Le Filet de protection nous permet de voir un Montalbano jaloux – y a pas pire jaloux que les volages – qui s’inquiète de sa coucourde (fonctionne-t-elle aussi vite et aussi bien qu’avant ?) et du temps qui lui reste « avant de partir à la retraite ? Pas beaucoup, et même, s’il avait voulu, il y avait déjà un moment qu’il pourrait y être. » (p.126), de plus en plus dépassé par la technique – heureusement il y a l’informaticien Catarella qui s’y connait en blogueu, en touitiste, en fesse de bouc ou en ouassap, nostalgique du passé (« Ha!

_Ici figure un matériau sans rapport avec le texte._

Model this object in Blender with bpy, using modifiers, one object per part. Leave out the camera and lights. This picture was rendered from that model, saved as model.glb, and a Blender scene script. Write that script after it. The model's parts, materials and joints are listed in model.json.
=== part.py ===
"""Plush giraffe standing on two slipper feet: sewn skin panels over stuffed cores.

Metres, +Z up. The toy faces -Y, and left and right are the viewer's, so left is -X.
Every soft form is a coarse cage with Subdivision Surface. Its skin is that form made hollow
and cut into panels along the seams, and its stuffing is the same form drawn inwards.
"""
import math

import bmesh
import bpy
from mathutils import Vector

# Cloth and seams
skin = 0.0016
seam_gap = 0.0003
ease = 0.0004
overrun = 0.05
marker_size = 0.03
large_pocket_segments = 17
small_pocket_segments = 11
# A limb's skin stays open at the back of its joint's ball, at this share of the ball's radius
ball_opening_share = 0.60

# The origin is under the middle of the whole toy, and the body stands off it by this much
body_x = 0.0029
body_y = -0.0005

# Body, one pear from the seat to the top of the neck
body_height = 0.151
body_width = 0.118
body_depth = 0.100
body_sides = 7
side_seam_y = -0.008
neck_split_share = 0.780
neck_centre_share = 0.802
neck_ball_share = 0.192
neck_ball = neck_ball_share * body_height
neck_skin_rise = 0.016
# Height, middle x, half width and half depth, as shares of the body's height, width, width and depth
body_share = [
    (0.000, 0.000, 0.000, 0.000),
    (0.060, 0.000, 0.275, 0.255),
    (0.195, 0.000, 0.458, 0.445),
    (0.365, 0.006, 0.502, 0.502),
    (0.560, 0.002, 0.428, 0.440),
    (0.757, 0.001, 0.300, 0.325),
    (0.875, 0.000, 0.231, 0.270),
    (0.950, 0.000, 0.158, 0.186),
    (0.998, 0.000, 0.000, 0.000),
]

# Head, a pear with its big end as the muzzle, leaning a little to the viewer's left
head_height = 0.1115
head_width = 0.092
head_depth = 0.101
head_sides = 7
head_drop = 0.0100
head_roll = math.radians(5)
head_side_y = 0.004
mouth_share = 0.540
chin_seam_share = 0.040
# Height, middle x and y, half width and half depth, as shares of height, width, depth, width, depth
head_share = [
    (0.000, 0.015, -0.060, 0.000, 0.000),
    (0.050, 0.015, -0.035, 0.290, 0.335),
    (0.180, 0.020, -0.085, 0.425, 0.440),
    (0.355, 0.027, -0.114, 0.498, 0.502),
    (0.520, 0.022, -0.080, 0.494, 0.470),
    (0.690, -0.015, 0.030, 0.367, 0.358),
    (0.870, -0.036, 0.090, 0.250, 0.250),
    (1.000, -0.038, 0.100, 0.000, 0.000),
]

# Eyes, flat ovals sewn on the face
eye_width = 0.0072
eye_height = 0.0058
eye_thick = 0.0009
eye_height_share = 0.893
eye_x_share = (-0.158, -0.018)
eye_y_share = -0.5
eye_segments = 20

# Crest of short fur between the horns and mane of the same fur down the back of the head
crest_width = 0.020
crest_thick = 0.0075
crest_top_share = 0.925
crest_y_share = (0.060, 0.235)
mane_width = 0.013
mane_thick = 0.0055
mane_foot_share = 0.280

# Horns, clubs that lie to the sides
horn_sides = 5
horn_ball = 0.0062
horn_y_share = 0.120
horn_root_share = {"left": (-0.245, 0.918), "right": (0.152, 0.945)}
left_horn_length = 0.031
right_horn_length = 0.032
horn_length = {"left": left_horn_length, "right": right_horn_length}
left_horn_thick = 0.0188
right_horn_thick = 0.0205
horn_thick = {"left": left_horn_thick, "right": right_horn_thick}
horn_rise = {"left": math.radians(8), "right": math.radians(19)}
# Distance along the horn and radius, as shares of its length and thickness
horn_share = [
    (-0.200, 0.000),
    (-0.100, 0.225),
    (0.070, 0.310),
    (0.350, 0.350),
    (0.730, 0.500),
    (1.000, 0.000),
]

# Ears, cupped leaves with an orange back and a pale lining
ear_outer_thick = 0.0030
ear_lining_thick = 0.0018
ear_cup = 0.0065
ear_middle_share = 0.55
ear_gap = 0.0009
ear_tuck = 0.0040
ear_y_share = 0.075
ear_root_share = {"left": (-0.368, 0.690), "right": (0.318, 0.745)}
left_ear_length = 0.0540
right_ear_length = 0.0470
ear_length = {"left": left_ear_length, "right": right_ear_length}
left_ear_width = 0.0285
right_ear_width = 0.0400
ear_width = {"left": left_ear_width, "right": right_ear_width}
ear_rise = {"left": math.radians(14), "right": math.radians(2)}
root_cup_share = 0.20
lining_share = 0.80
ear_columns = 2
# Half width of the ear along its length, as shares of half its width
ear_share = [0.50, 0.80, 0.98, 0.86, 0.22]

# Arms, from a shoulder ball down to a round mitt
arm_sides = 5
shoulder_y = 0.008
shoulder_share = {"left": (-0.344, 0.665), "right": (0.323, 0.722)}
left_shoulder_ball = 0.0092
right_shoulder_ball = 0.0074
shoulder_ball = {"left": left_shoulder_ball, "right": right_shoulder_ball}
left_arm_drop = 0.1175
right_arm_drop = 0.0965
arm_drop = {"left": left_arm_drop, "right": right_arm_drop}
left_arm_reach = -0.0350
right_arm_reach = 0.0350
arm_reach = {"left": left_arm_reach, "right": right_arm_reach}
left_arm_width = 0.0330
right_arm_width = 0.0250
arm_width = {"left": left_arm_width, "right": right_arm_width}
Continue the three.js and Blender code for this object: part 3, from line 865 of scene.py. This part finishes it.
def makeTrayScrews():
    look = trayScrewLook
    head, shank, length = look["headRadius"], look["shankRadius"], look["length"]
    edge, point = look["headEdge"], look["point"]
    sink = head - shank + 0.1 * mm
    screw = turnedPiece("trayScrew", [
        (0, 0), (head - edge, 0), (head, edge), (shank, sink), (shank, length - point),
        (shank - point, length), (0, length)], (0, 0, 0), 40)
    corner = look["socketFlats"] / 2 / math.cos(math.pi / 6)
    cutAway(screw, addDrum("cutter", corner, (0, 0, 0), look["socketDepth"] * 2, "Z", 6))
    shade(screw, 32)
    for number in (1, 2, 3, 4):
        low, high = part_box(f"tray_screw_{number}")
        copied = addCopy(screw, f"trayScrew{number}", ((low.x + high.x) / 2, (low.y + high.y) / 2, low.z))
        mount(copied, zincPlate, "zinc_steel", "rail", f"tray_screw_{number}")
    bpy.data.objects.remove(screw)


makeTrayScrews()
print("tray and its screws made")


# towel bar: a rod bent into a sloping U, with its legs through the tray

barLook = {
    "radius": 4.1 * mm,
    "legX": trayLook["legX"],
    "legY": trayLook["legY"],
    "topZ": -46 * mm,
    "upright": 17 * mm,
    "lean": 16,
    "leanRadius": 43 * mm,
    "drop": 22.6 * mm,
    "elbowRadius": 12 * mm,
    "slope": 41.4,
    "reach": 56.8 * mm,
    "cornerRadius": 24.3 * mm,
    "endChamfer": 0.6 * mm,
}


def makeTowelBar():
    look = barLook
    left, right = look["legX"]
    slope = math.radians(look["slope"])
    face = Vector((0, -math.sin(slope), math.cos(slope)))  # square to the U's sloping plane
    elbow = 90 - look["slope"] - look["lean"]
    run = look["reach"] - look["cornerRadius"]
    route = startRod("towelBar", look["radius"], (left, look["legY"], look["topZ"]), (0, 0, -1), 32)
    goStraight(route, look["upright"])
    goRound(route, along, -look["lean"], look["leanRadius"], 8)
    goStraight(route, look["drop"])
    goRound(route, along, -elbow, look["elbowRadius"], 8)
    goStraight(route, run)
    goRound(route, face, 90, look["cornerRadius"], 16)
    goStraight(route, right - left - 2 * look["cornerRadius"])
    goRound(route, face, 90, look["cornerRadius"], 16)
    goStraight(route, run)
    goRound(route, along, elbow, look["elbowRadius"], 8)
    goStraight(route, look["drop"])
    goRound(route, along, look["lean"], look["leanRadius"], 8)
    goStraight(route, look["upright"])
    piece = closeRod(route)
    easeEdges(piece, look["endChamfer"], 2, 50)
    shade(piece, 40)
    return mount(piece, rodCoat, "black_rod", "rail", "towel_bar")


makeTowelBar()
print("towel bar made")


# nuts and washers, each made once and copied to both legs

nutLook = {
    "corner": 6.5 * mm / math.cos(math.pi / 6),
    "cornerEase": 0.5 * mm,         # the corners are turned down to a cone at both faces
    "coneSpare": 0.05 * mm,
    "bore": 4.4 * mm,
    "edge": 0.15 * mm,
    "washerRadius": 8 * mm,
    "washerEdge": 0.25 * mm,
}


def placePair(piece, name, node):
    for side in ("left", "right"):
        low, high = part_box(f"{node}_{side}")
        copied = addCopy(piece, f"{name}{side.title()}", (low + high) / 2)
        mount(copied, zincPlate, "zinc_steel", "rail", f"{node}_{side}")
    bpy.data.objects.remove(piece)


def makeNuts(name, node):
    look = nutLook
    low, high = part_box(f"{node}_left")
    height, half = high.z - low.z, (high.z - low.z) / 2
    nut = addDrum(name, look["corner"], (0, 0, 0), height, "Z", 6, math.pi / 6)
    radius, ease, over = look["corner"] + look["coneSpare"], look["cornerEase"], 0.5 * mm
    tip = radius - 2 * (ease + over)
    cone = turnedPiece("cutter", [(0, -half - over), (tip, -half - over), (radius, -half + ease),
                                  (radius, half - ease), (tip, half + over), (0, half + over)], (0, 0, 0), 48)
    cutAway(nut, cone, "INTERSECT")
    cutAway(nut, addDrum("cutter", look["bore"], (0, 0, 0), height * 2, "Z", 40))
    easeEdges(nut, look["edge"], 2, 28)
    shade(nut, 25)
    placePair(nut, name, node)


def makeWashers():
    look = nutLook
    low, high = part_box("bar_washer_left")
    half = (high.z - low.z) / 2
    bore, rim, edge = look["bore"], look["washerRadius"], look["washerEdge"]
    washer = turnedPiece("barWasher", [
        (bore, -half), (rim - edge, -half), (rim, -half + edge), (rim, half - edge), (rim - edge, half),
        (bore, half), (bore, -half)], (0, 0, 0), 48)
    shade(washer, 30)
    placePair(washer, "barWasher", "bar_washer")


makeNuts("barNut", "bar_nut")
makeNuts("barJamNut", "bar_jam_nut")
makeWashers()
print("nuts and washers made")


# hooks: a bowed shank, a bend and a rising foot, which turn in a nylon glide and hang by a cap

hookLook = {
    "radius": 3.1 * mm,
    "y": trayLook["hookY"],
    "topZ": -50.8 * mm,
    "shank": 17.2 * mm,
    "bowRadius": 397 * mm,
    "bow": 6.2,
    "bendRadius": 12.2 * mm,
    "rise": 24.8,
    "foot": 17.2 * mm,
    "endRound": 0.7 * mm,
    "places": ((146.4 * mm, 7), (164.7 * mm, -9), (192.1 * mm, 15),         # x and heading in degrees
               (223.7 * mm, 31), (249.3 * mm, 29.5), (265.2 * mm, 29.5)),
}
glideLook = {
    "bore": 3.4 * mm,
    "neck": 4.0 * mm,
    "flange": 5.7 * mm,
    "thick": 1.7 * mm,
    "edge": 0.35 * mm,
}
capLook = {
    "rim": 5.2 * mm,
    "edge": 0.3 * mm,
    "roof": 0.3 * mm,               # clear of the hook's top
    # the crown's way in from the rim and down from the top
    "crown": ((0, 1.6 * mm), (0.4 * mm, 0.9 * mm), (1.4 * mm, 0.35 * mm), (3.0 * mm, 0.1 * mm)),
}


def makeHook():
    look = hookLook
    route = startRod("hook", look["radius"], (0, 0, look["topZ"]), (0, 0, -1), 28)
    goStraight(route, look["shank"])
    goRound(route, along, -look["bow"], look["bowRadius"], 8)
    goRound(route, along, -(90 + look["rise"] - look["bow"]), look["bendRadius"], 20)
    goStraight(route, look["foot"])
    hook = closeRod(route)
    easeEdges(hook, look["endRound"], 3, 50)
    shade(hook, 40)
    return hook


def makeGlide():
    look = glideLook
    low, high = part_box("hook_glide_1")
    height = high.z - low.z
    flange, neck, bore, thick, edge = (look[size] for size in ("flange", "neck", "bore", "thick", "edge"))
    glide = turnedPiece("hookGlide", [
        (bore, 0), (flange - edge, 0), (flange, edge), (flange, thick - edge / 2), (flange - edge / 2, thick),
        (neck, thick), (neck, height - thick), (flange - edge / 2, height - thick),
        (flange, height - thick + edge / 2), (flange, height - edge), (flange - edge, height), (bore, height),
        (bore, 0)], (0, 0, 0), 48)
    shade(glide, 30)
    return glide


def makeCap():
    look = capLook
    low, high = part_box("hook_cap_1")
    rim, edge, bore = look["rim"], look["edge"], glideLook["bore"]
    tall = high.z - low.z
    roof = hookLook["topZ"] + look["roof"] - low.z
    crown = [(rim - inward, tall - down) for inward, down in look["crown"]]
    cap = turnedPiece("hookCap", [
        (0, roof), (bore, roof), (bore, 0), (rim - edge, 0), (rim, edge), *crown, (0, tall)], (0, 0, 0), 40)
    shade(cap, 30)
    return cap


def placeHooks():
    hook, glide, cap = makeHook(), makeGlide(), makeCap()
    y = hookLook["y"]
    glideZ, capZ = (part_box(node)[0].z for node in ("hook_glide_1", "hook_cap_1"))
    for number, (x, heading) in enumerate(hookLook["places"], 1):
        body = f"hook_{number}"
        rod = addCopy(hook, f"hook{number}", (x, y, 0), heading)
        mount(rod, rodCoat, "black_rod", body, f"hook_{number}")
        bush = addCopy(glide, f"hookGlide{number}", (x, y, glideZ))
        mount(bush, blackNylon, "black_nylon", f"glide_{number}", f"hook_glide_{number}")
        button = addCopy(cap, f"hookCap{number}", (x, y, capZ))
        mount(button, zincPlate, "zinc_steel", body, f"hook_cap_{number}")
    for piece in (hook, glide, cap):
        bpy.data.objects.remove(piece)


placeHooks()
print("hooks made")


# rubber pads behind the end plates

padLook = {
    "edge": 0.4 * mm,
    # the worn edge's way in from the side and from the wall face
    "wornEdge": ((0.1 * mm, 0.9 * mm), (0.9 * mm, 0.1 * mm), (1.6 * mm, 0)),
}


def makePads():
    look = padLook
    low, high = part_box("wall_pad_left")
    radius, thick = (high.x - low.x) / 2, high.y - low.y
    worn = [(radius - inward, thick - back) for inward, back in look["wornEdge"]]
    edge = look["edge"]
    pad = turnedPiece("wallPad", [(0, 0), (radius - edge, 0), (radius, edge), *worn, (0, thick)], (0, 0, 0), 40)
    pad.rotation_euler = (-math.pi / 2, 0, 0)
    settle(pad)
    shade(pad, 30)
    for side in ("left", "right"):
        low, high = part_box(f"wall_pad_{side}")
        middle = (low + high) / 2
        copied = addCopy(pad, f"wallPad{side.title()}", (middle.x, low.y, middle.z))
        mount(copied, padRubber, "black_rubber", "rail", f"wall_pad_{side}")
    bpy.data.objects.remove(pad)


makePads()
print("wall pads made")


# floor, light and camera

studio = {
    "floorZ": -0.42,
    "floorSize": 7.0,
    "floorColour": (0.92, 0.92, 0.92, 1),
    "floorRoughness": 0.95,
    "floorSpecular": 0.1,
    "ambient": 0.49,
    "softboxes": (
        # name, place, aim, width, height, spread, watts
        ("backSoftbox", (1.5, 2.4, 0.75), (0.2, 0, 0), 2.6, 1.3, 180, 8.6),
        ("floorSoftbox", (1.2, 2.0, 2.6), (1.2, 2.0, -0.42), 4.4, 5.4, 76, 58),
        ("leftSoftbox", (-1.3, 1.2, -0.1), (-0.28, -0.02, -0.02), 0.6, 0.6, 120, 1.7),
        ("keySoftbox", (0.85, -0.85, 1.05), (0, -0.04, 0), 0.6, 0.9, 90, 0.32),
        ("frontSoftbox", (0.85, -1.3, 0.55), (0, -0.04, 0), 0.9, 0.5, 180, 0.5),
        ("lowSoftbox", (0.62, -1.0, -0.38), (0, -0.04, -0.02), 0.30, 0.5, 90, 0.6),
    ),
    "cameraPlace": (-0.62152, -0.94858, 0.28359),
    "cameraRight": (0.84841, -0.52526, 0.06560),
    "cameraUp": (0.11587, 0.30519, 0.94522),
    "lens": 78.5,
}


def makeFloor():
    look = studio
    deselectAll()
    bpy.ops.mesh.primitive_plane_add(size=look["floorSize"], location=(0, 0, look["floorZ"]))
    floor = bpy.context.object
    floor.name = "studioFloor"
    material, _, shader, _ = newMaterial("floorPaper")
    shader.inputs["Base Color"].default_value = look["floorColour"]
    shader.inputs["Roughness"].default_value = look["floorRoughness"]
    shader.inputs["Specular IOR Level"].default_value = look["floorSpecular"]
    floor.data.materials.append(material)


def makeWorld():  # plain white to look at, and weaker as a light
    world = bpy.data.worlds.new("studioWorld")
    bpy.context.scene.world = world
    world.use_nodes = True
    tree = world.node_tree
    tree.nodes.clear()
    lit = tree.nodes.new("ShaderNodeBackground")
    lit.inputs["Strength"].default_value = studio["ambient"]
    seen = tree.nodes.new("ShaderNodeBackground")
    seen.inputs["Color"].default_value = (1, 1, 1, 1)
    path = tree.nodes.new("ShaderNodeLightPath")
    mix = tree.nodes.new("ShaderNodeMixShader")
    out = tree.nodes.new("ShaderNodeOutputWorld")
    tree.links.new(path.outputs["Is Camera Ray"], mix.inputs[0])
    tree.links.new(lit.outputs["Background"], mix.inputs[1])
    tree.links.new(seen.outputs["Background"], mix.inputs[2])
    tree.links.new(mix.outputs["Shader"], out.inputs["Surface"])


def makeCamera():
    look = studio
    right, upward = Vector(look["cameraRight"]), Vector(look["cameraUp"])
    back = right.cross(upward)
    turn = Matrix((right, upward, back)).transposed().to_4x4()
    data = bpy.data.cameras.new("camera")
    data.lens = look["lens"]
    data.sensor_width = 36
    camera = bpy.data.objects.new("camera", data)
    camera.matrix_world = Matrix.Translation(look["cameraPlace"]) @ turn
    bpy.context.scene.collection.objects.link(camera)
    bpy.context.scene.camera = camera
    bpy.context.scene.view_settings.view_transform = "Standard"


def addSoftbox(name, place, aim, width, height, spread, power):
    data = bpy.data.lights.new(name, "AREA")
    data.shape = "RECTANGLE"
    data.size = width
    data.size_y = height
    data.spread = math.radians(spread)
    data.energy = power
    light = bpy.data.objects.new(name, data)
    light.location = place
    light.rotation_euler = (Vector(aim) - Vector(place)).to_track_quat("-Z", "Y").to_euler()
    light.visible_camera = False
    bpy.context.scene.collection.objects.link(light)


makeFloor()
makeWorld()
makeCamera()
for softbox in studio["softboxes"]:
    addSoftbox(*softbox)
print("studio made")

François le minot…) et inquiet pour le présent au moment où deux hommes armés pénètrent dans une classe d’école… « [Les Américains] exportent toutes leurs saletés, de la fête d’Halloween aux fusillades dans les écoles. » (p.134) Quels tracassins !

Ne manquez pas non plus la préface de Serge Quadruppani (augmentée depuis le décès de Camilleri) dans sa lettre ouverte à Montalbano : « À l’instar de Maigret, ton grand ancêtre, tu ne manifestes pas un attachement forcené aux institutions et à leurs règles, tu es beaucoup moins intéressé à conclure tes histoires en présentant un coupable à la justice qu’à remettre un peu de justice dans le monde. » (p.8) Cette force-là, semble-t-il dire, se traduit dans les faiblesses de Montalbano comme « l’art de ne pas dire la vérité sans mentir tout à fait », sa « peur de vieillir » ou encore son « fanatisme pour les rougets de roche et la pasta ‘ncasciata ». Et c’est ainsi que l’on aime Montalbano, ce grandissime ami qu’un écrivain, Andrea Camilleri, il maestro, même aveugle (depuis L’autre bout du fil), a continué à faire vivre en dictant à Valentina tout le soleil sicilien pour nous aider « à se tenir droit contre les laideurs de la vie. » (p.14)

François Braud

Livre acheté d’occasion. Je dois la découverte de Camilleri à Nadine. Merci à elle. Papier écrit en écoutant le bruit de la machine à expresso qui filtre le café postprandial. Il était bon.